→ **Directive**
Provide the data again in its entirety, exactly as given.

→ **Given information**
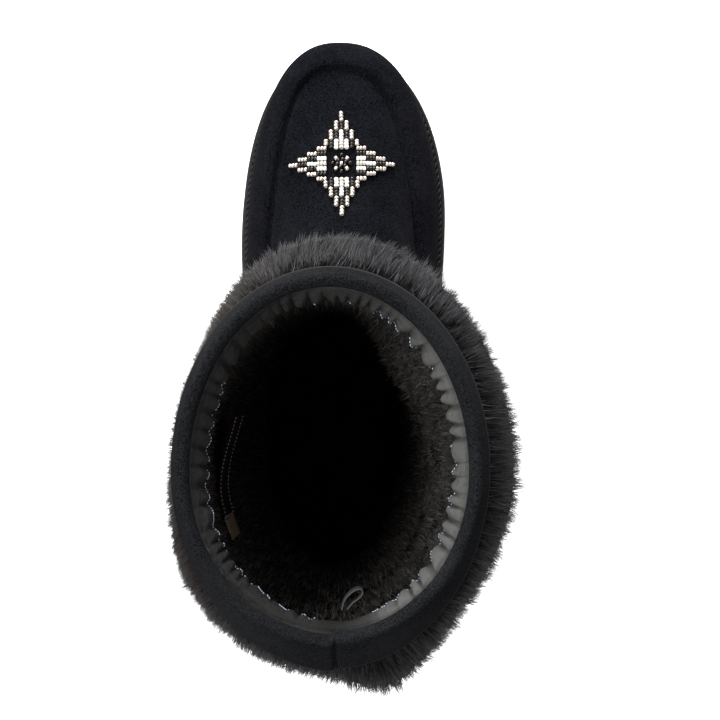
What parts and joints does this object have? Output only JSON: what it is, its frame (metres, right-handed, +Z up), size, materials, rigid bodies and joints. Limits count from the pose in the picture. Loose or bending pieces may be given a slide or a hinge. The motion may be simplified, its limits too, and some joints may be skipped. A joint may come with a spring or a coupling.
{
  "type": "mukluk boot",
  "caption": "Soft suede mukluk boot with a fur-wrapped shaft, a plain collar band, a beaded star on the vamp and a rubber cup sole.",
  "frame": {"origin": "on the floor under the middle of the heel, on the heel's tread", "axes": "+Y towards the toe, +X towards the big-toe side, +Z up"},
  "size_m": [0.1347, 0.28, 0.2694],
  "materials": {
    "rubber": "matte",
    "footbed": "plush",
    "suede": "napped",
    "fur": "long pile",
    "satin": "satin",
    "beads": "gloss"
  },
  "bodies": {
    "root": {"outsole": "rubber", "insole": "footbed", "upper": "suede", "fur_wrap": "fur", "collar_band": "suede", "collar_binding": "satin", "pull_loop": "satin", "bead_star": "beads", "bead_rosette": "beads"}
  },
  "joints": []
}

→ **Solution below**
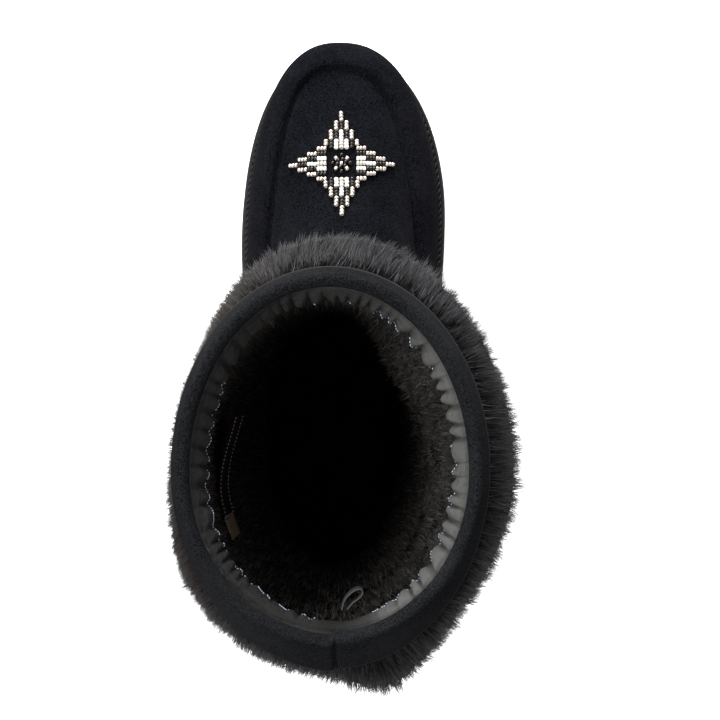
What parts and joints does this object have? Output only JSON: what it is, its frame (metres, right-handed, +Z up), size, materials, rigid bodies and joints. Limits count from the pose in the picture. Loose or bending pieces may be given a slide or a hinge. The motion may be simplified, its limits too, and some joints may be skipped. A joint may come with a spring or a coupling.
{
  "type": "mukluk boot",
  "caption": "Soft suede mukluk boot with a fur-wrapped shaft, a plain collar band, a beaded star on the vamp and a rubber cup sole.",
  "frame": {"origin": "on the floor under the middle of the heel, on the heel's tread", "axes": "+Y towards the toe, +X towards the big-toe side, +Z up"},
  "size_m": [0.1347, 0.28, 0.2694],
  "materials": {
    "rubber": "matte",
    "footbed": "plush",
    "suede": "napped",
    "fur": "long pile",
    "satin": "satin",
    "beads": "gloss"
  },
  "bodies": {
    "root": {"outsole": "rubber", "insole": "footbed", "upper": "suede", "fur_wrap": "fur", "collar_band": "suede", "collar_binding": "satin", "pull_loop": "satin", "bead_star": "beads", "bead_rosette": "beads"}
  },
  "joints": []
}